Analyst: AAPL Could Take 15% Hit from Jobs Leave

Gleacher & Co. analyst Brian Marshall believes that a US$300 support level exists for Apple in the wake of concern over CEO Steve Jobs’s medical leave of absence that was announced Monday. With Friday’s closing price of $348.48, that would represent a 15% hit should the stock dip to those levels.

“[It’s] obviously a terrible thing for Steve personally and market reaction won’t be kind either,” Mr. Marshall said in a research note to clients obtained by The Mac Observer. “I don’t the stock breaks $300 level due to the following…real earnings power in CY11 is ~$22-23 and by applying a discounted multiple of ~12x and adding back net cash per share of ~$50…that implies a floor of around $300 in my view.”

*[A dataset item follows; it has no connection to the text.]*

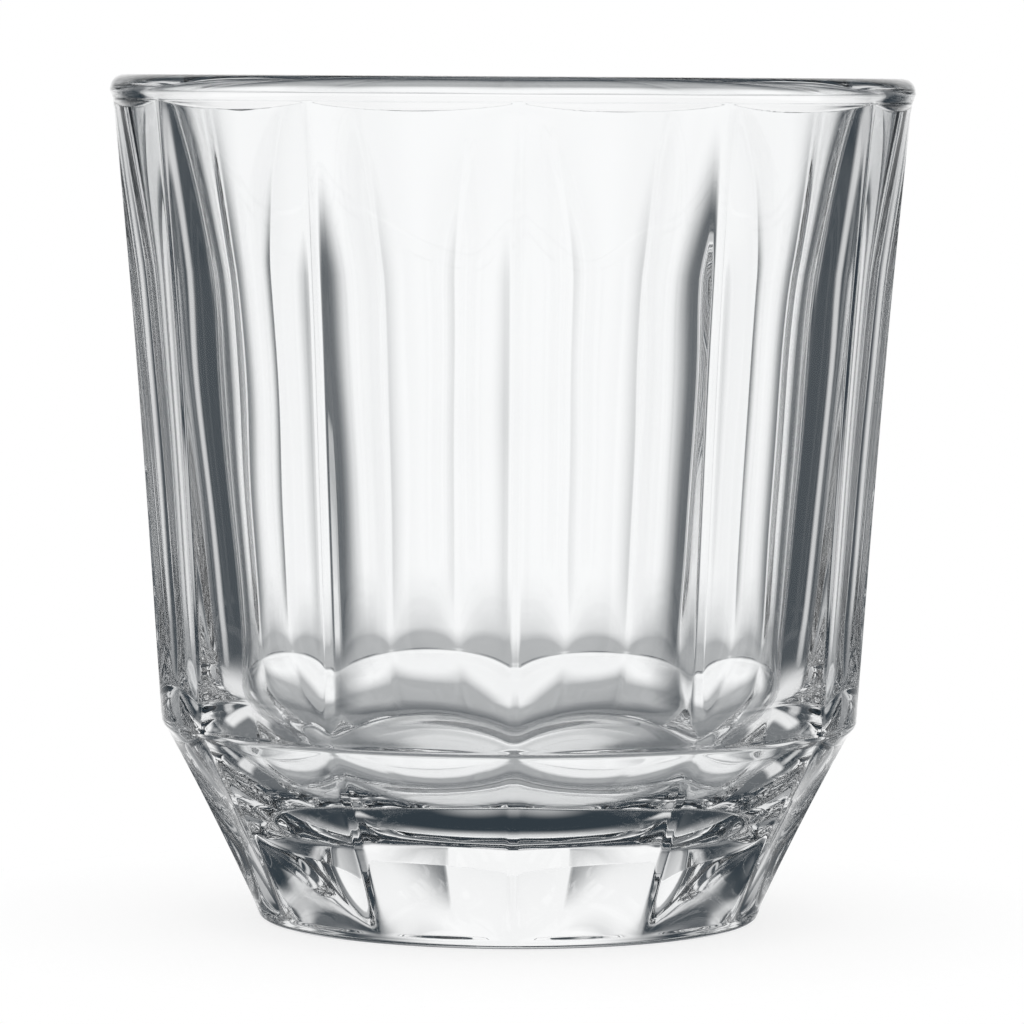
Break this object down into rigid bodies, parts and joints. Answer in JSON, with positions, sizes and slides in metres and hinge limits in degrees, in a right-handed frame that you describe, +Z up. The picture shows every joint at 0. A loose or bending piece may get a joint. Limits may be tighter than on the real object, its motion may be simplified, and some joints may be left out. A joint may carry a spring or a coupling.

To break that down a bit, Mr. Marshall believes that Apple’s business should produce between $22 and $23 in earnings per share over the course of calendar 2011. A 12x multiplier on those earnings is a fairly standard multiplier for tech companies in the current market, but one that is lower than where Apple is currently valued, as the markets have put great stock (pun intended) in Apple’s future, based in part on the contributions of Steve Jobs.

Apple’s enormous cash holdings of about $49 billion (as of the last quarter) represent about $50 per share, and gets added on top of the earnings multipliers used by analysts to set their price targets.

The reasoning that Mr. Marshall is laying out for investors is that with the standard multiplier and all that cash, the company is still worth at least $300 a share, and that the markets won’t push the stock below that level.

U.S. stock markets are closed Monday in observance of Martin Luther King Day, a U.S. federal holiday. In Europe, shares in AAPL traded lower in Frankfurt, ending the day 6.2% lower. Trading in AAPL will resume in the States on Tuesday morning, and Apple reports its December quarter results Tuesday afternoon, after the markets close.

There will no doubt be many and more questions about Mr. Jobs from analysts during the conference call that will take place Tuesday, including questions about a succession plan for the CEO spot. Apple has not made its succession plans public, though investors and analysts alike have asked the company to do so.

*In the interest of full disclosure, the author holds a small share in AAPL stock that was not an influence in the creation of this article.